I just finished reading A Magna Carta for Restoring the Supremacy of Jesus Christ aka A Jesus Manifesto for the 21st Century Church by Leonard Sweet and Frank Viola. I enjoyed reading it, and many things resonated with me. Apart from potentially being a marketing tool to sell more books possibly suggested by the publishers (my cynic is always present), the manifesto essentially highlights the importance of Jesus the Christ over and above anything in his name - be it justice, being missional, good works, laws or any other thing. It is a reminder that Jesus it the one important thing, not anything else. True. I think what stood out for me were a couple of phrases:
Christianity is the "good news" that Beauty, Truth, and Goodness are found in a person.
This connects to what I've always said that truth is relational rather than (or superceding) being objective. Jesus - as a member of the Trinity - is truth, and truth is personal.
We believe that the major disease of the church today is JDD: Jesus Deficit Disorder. The person of Jesus is increasingly politically incorrect, and is being replaced by the language of "justice," "the kingdom of God," "values," and "leadership principles."
I agree with this in principle, but also want to make the point that much of the [evangelical] church has for far too long ignored issues of justice and particularly the gospel focus on kingdom. Some of the strong language in these directions is to recapture the biblical messages of Jesus in a more holistic fashion. Agreed that Jesus himself is the point, but because he is the point, his kingdom and justice are important. I'm not as big a defender of "values" and "leadership principles," although I certainly do have both, and the bible speaks to both as well.

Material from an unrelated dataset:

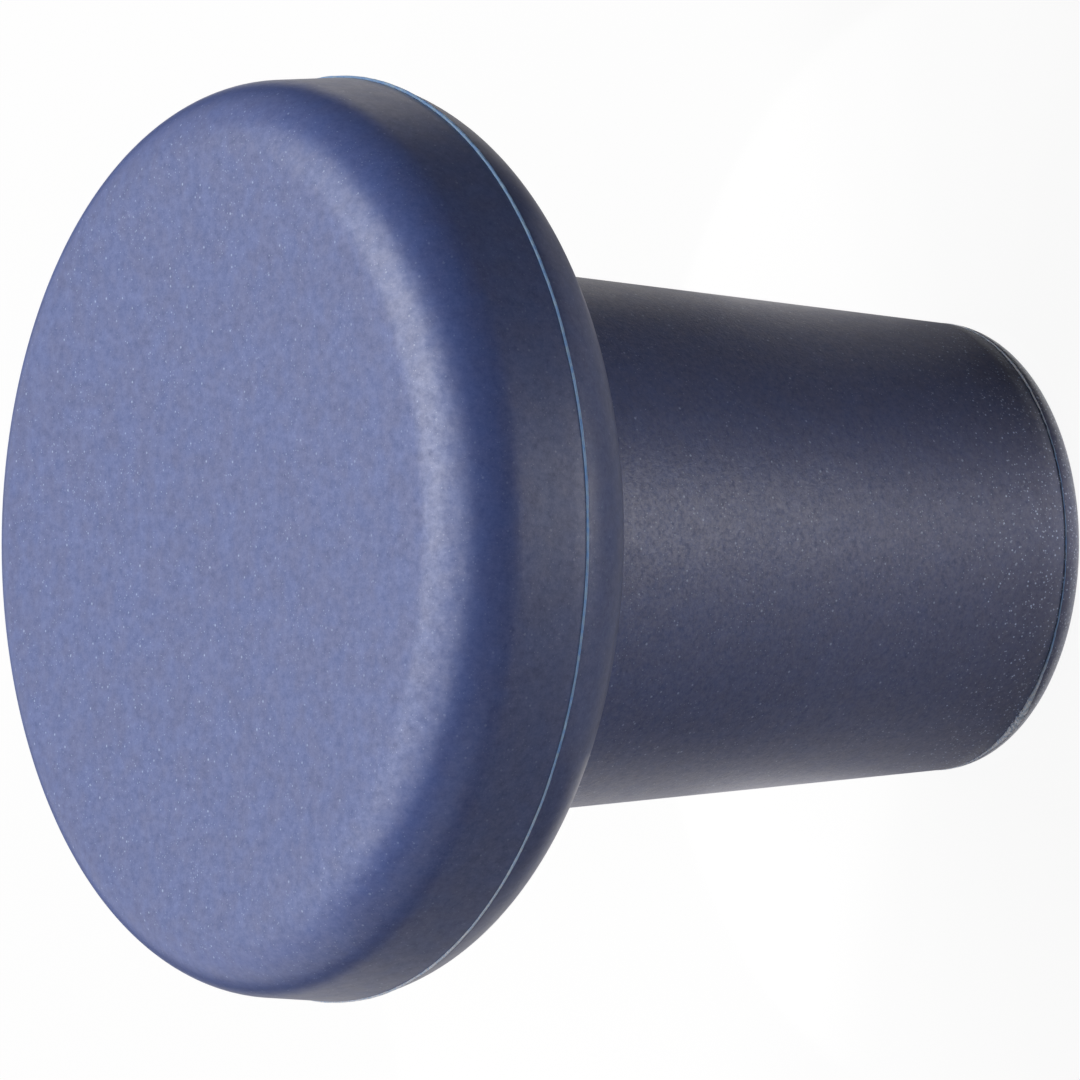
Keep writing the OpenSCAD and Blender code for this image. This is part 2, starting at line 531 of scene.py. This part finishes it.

The center and circumference of the Christian life is none other than the person of Christ.
Those of you who know my story of conversion to Christ know that Paul's statement in Colossians that "in Christ all things hold together" means a great deal to me both existentially and philosophically.
Christians don't follow a book. Christians follow a person, and this library of divinely inspired books we call "The Holy Bible" best help us follow that person.
Well said. Many people never get through the book to Jesus the Christ.
Christians don't follow Christianity; Christians follow Christ.